| WRITTEN TASK |
Output exactly the span of lines that begins at the line containing "for name, shape" and ends at the line containing "cad_parts[node].hide_render = cad_parts[node].hide_viewport", both lines included.

··· INFORMATION GIVEN ···

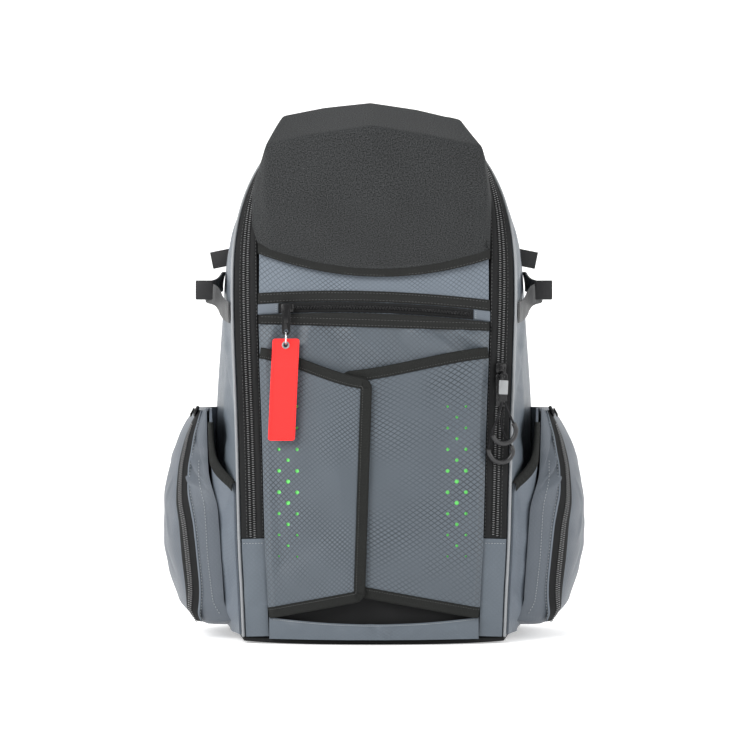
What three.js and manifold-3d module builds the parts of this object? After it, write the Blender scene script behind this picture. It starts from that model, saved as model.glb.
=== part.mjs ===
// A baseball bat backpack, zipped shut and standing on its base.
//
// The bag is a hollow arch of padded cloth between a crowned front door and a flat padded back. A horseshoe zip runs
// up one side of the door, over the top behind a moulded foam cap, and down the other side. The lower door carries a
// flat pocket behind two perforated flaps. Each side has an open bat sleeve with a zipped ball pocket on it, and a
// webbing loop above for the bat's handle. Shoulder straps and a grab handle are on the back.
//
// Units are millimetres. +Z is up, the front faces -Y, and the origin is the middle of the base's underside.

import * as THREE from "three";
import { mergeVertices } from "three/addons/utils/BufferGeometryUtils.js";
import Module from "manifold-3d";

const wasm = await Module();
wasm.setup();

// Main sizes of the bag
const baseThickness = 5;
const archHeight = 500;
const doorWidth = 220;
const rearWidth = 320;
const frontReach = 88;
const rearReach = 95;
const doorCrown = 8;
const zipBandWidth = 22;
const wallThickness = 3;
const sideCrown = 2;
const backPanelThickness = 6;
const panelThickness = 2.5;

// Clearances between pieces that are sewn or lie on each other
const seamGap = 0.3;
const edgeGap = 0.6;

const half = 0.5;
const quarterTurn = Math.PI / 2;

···
··· INFORMATION GIVEN ···

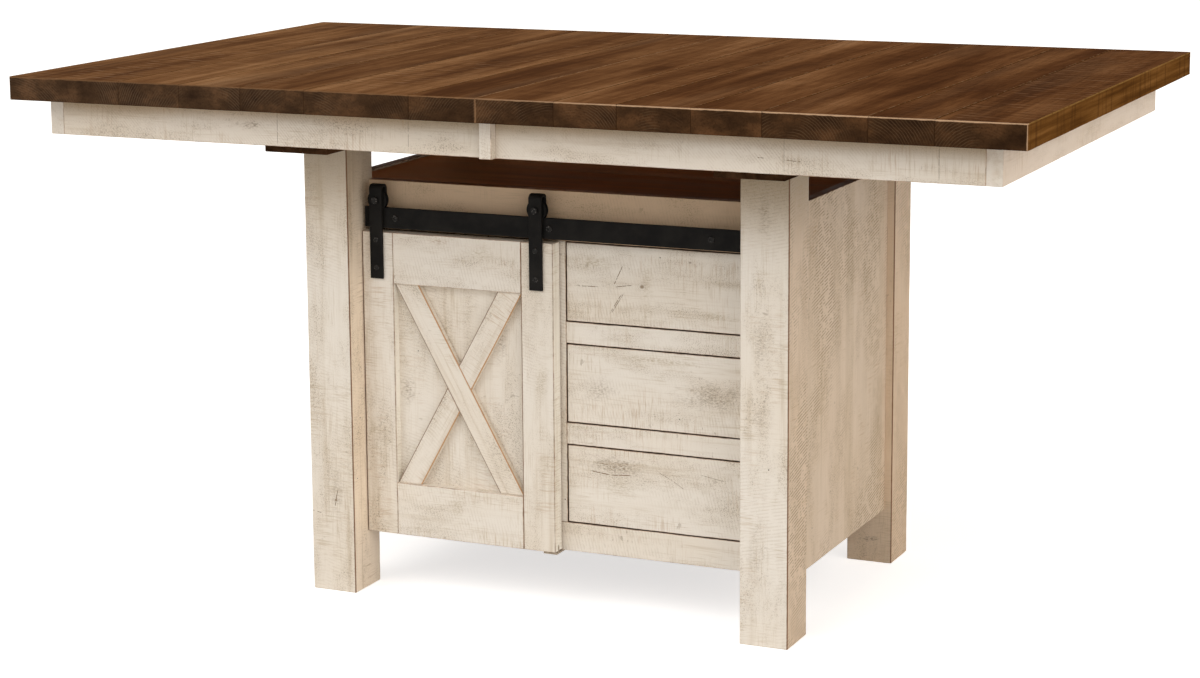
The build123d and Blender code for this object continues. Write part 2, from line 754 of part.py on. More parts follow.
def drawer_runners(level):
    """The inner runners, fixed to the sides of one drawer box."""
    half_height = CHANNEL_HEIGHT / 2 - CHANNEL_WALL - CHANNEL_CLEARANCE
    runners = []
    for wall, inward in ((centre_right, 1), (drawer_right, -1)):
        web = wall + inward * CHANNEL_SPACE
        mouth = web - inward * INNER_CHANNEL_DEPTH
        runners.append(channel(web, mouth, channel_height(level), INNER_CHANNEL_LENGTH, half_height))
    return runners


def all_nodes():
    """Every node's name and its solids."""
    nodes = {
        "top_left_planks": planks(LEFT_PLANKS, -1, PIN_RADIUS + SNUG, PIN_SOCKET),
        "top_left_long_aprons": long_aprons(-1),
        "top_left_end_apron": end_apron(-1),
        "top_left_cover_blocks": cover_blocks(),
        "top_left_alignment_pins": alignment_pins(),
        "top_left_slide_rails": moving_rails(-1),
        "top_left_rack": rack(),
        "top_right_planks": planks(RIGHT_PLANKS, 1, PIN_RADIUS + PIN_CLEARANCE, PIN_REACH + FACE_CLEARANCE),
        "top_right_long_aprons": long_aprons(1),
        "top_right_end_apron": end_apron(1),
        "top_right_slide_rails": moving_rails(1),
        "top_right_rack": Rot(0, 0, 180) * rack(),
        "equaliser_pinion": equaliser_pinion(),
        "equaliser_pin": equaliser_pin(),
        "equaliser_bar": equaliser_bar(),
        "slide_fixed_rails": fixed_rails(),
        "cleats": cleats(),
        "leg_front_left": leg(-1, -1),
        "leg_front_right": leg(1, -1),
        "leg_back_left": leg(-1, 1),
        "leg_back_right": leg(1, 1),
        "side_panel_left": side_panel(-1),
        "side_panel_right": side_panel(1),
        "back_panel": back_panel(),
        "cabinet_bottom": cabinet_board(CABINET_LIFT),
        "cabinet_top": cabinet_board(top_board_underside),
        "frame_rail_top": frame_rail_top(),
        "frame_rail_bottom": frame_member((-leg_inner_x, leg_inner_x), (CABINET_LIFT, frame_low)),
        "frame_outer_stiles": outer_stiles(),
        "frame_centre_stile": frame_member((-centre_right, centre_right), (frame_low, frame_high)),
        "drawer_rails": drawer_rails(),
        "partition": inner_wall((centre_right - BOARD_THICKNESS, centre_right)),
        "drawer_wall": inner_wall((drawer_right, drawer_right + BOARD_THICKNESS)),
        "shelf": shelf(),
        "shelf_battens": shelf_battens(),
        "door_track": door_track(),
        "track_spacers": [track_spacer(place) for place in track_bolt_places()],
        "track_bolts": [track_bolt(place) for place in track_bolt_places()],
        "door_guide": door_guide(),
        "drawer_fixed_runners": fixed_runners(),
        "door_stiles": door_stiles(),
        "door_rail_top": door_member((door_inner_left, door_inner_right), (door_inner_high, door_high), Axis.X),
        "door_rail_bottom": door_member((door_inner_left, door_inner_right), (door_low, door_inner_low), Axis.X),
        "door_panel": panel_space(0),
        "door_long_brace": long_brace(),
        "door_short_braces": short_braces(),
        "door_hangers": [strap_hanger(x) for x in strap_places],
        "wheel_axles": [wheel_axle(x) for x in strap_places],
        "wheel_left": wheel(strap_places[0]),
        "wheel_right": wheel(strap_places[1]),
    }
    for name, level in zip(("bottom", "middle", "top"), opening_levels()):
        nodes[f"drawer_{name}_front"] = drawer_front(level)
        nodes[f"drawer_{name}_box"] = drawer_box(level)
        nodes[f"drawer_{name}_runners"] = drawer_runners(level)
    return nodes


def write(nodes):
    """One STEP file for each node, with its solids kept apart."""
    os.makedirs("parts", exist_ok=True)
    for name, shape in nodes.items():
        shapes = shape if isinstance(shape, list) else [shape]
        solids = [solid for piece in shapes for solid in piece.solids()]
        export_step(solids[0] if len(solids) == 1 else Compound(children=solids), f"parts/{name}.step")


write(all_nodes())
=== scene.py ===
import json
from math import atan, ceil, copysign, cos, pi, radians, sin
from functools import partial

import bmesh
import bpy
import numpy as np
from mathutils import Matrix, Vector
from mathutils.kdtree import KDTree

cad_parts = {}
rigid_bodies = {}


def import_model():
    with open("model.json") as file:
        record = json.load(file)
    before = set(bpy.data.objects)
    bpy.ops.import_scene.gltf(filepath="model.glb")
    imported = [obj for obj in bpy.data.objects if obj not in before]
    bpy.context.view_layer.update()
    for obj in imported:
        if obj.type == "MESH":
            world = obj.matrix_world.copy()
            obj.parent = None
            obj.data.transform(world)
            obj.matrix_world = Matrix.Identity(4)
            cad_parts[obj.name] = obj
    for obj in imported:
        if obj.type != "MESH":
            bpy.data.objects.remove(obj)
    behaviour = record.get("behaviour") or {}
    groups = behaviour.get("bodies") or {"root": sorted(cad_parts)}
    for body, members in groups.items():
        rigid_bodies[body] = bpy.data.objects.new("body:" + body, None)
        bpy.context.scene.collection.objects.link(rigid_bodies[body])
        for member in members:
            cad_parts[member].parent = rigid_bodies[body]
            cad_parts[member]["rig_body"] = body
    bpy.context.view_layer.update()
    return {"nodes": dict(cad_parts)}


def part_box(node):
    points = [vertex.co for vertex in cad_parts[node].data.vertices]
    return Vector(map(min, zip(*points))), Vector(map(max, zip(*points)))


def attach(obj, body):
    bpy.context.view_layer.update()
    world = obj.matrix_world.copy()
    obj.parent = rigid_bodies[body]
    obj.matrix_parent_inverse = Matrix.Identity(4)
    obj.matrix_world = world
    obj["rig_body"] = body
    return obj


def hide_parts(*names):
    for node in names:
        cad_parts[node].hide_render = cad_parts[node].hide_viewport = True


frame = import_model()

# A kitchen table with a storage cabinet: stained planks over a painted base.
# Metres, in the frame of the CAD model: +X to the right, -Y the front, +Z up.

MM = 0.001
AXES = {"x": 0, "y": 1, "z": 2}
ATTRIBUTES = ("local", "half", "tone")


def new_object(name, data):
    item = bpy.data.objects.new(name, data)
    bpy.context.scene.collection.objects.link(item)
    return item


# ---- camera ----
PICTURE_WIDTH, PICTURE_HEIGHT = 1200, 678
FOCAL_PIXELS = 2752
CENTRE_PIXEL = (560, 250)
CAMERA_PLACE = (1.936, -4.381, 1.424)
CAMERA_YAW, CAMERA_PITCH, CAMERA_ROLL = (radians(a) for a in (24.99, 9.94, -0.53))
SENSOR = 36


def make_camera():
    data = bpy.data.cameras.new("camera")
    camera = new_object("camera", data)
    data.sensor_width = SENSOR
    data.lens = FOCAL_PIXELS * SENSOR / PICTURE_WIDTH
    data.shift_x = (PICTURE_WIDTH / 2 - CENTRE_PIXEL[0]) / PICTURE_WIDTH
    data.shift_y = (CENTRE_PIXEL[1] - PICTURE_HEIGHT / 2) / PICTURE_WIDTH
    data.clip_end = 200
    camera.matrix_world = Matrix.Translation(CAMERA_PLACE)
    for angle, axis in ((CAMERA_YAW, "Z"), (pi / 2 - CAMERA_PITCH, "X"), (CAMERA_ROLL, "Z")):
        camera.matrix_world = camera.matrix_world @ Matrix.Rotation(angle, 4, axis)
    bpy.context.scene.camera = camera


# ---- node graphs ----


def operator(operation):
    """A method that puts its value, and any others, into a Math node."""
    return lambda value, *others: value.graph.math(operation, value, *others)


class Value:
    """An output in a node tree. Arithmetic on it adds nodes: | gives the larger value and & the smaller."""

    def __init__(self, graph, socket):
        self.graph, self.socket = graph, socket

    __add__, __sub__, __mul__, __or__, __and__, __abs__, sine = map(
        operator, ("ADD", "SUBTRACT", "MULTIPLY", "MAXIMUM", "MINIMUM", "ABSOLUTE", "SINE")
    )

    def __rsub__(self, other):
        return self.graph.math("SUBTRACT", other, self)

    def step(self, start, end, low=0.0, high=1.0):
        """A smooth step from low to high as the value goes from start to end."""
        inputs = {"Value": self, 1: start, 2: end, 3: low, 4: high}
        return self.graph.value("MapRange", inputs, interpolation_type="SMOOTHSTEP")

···

| SOLVED PROBLEM |
    for name, shape in nodes.items():
        shapes = shape if isinstance(shape, list) else [shape]
        solids = [solid for piece in shapes for solid in piece.solids()]
        export_step(solids[0] if len(solids) == 1 else Compound(children=solids), f"parts/{name}.step")


write(all_nodes())
=== scene.py ===
import json
from math import atan, ceil, copysign, cos, pi, radians, sin
from functools import partial

import bmesh
import bpy
import numpy as np
from mathutils import Matrix, Vector
from mathutils.kdtree import KDTree

cad_parts = {}
rigid_bodies = {}


def import_model():
    with open("model.json") as file:
        record = json.load(file)
    before = set(bpy.data.objects)
    bpy.ops.import_scene.gltf(filepath="model.glb")
    imported = [obj for obj in bpy.data.objects if obj not in before]
    bpy.context.view_layer.update()
    for obj in imported:
        if obj.type == "MESH":
            world = obj.matrix_world.copy()
            obj.parent = None
            obj.data.transform(world)
            obj.matrix_world = Matrix.Identity(4)
            cad_parts[obj.name] = obj
    for obj in imported:
        if obj.type != "MESH":
            bpy.data.objects.remove(obj)
    behaviour = record.get("behaviour") or {}
    groups = behaviour.get("bodies") or {"root": sorted(cad_parts)}
    for body, members in groups.items():
        rigid_bodies[body] = bpy.data.objects.new("body:" + body, None)
        bpy.context.scene.collection.objects.link(rigid_bodies[body])
        for member in members:
            cad_parts[member].parent = rigid_bodies[body]
            cad_parts[member]["rig_body"] = body
    bpy.context.view_layer.update()
    return {"nodes": dict(cad_parts)}


def part_box(node):
    points = [vertex.co for vertex in cad_parts[node].data.vertices]
    return Vector(map(min, zip(*points))), Vector(map(max, zip(*points)))


def attach(obj, body):
    bpy.context.view_layer.update()
    world = obj.matrix_world.copy()
    obj.parent = rigid_bodies[body]
    obj.matrix_parent_inverse = Matrix.Identity(4)
    obj.matrix_world = world
    obj["rig_body"] = body
    return obj


def hide_parts(*names):
    for node in names:
        cad_parts[node].hide_render = cad_parts[node].hide_viewport = True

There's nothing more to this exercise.